En la época clásica, la miseria ya no tiene el toque divino y místico que la caracterizó en la Alta Edad Media y los primeros años del Renacimiento. Es decir, ya no era la prueba divina al que los sacerdotes tenían que hacer frente en los antiguos conventos. Lo locos, los pobres, los veneros y los desocupados, iban a ser encerrados. De pronto se convirtieron en una plaga. La iglesia celebró la prescripción de Luis XIV: el Gran Encierro. Claro, era conveniente, porque los exconventos, vacíos desde los años de la lepra, en el siglo XVII estaban desbordados. A cambio recibían un financiamiento por parte del rey y de las familias de los recluidos.
Michel
Foucault se ve sorprendido cuando encuentra que el encierro, al final, tuvo un
fin económico, porque una de las condiciones para poder ser liberado era que el
preso quisiera trabajar y dejar de lado la holgazanería. La mano de obra barata
estaba dispuesta para quienes quisieran pagarla. El loco no estaba capacitado
para trabajar, pero por él lo hacía el holgazán, el embustero, el mañoso y
bebedor empedernido. Pero ya no serían los viejos leprosarios, ni los exconventos
su lugar de residencia, ahora ocuparía un sitio en el hospital.
El
loco ya no puede deambular por la calle, ya no puede ejercer su comportamiento divertido
para el goce de los cuerdos. Sin embargo, ahora está prohibido azotarlo públicamente
o corretearlo hasta los límites de la ciudad. Entonces, nos dirá Foucault, ya
no es prueba divina, ha perdido ese carácter de misericordia. La política de
exclusión ha terminado, ahora se probará con el encierro. Esto hace concluir al
pensador francés lo siguiente: “Entre [el loco] y la sociedad se establece un
sistema implícito de obligaciones: tiene el derecho a ser alimentado, pero debe
aceptar el constreñimiento físico y moral de la internación”. El Hôpital Général parece convertirse en la nueva nave de los locos, ahora
recorre los ríos de las leyes y las normas de la época clásica.

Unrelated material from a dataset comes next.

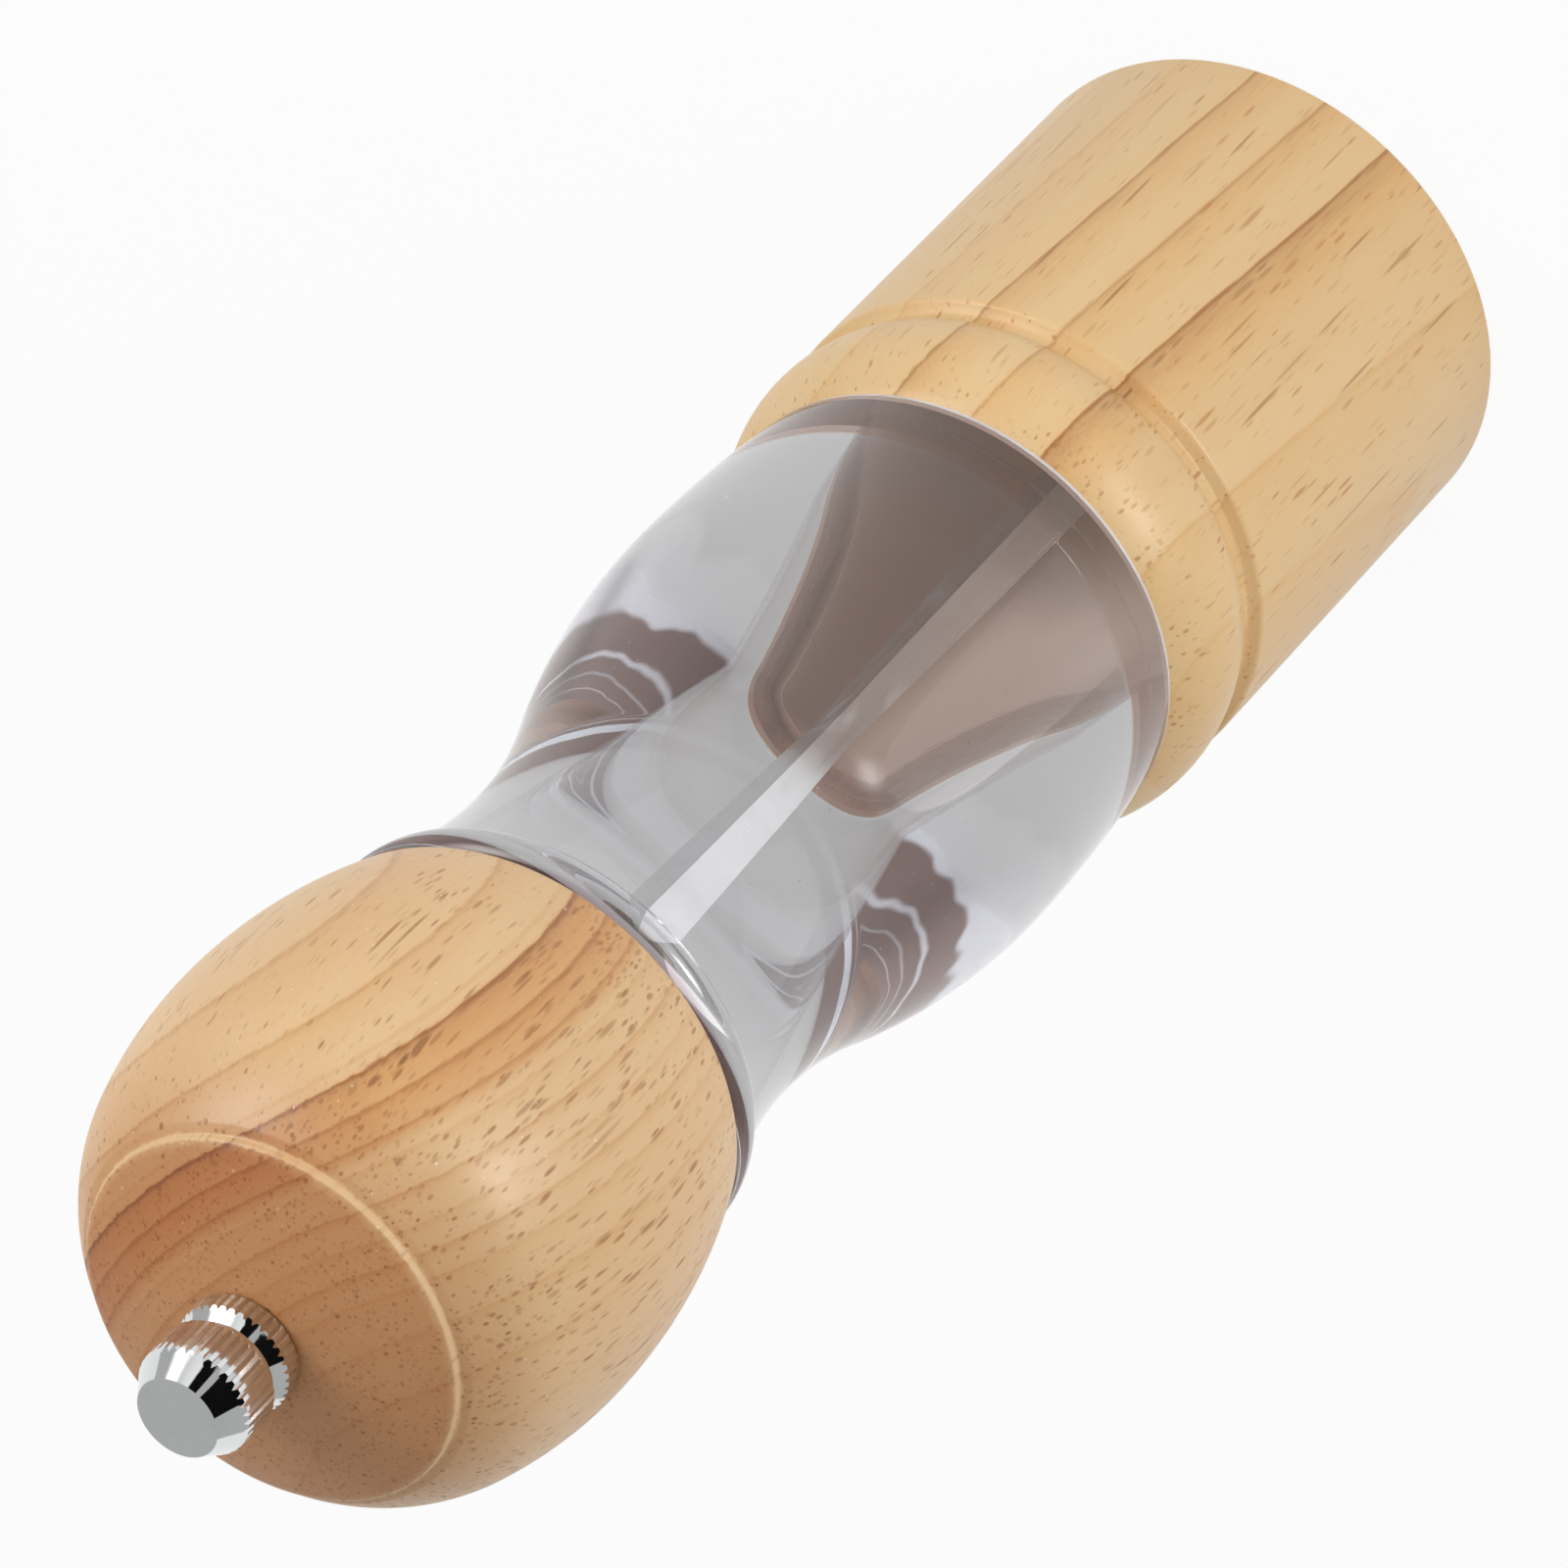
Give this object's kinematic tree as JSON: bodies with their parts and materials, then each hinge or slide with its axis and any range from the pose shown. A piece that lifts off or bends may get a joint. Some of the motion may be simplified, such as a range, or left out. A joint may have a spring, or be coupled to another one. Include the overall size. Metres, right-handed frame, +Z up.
{
  "type": "pepper mill",
  "caption": "Turned wooden mill with a clear hourglass body, a knurled adjusting nut, and a head that turns a square shaft and conical burrs.",
  "frame": {"origin": "middle of the foot, on the surface that the mill stands on", "axes": "+Z up along the shaft; X and Y across, the same all round"},
  "size_m": [0.0564, 0.0564, 0.208],
  "materials": {
    "base_wood": "pale pine-like wood under a satin lacquer",
    "head_wood": "warmer wood with dark pores under a satin lacquer",
    "clear_acrylic": "clear moulded acrylic, polished",
    "chrome": "bright chrome plating, knurled",
    "shaft_aluminium": "drawn square bar, satin",
    "plated_steel": "zinc plated",
    "screw_steel": "zinc plated",
    "spring_steel": "bright spring wire",
    "housing_plastic": "black moulded acetal",
    "ceramic": "fired white ceramic, matt"
  },
  "bodies": {
    "stand": {"base": "base_wood", "grinder_housing": "housing_plastic", "outer_burr": "ceramic", "burr_retaining_ring": "plated_steel", "housing_screws": "screw_steel", "bridge": "housing_plastic", "acrylic_body": "clear_acrylic"},
    "rotor": {"thrust_washer": "plated_steel", "burr_spring": "spring_steel"},
    "spindle": {"drive_shaft": "shaft_aluminium", "rotor_carrier": "housing_plastic", "inner_burr": "ceramic", "spring_seat": "plated_steel", "lower_washer": "plated_steel", "lower_nut": "screw_steel"},
    "cap": {"head": "head_wood", "drive_plate": "plated_steel", "drive_plate_screws": "screw_steel"},
    "nut": {"adjusting_nut": "chrome"}
  },
  "joints": [
    {"name": "grind_turn", "type": "hinge", "parent": "stand", "child": "rotor", "pos_m": [0, 0, 0.03], "axis": [0, 0, 1], "continuous": true},
    {"name": "grind_gap", "type": "slide", "parent": "rotor", "child": "spindle", "axis": [0, 0, 1], "range_m": [-0.00175, 0], "deforming": ["burr_spring"]},
    {"name": "head_lift", "type": "slide", "parent": "rotor", "child": "cap", "axis": [0, 0, 1], "range_m": [0, 0.062]},
    {"name": "nut_turn", "type": "hinge", "parent": "cap", "child": "nut", "pos_m": [0, 0, 0.2], "axis": [0, 0, 1], "range_deg": [0, 900]}
  ],
  "couplings": [
    {"joint": "grind_gap", "follows": "nut_turn", "m_per_rad": -0.00011141}
  ]
}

El Hôpital de la Pitié-Salpêtrière, donde Pinel encontró a los locos
encadenados y compartiendo celdas en pésimas condiciones higiénicas, tenía una
función, ciertamente, médica. Pero no solo eso, el mandato fue de Luis XII y
por eso mismo terminó siendo política. El Hôpital Général, nos dirá Michel
Foucault, “no es un establecimiento médico. Es más bien una estructura semijurídica,
una especie de entidad administrativa, que al lado de los poderes de antemano
constituidos y fuera de los tribunales, decide, juzga y ejecuta”. Estamos, entonces,
ante una fiscalización de la conducta humana, pero también ante una posibilidad
de conocimiento. Este hospital, a decir de las reflexiones de Foucault, requiere
del internamiento rígido, que el alienado se sujete a las reglas y normas
establecidas, pues, se piensa, solo así se conocerá las causas, las rutas y el
final del loco y la locura.
El Hôpital Général, encuentra el francés, está entre el poder del rey y
la autoridad de la policía. Es una suerte de tercer poder, un “tercer orden de
represión”. Así las cosas, la época clásica, muy entrados ya en el Renacimiento,
ya no excluye al alienado, lo ha sacado de los leprosarios y de los
exconventos, ahora está en un hospital donde la ciencia comienza a hacer su
papel: estudiar, experimentar, clasificar, explicar y prescribir. Podríamos pensar
que la iglesia no había hecho algo distinto en su momento, finales de la edad
media, quizá lo único que cambió fueron las formas. En cualquier caso, el
objeto de indagación era la locura representada en el loco como figura física y
orgánica, de aquella dimensión divina ya nada quedaba.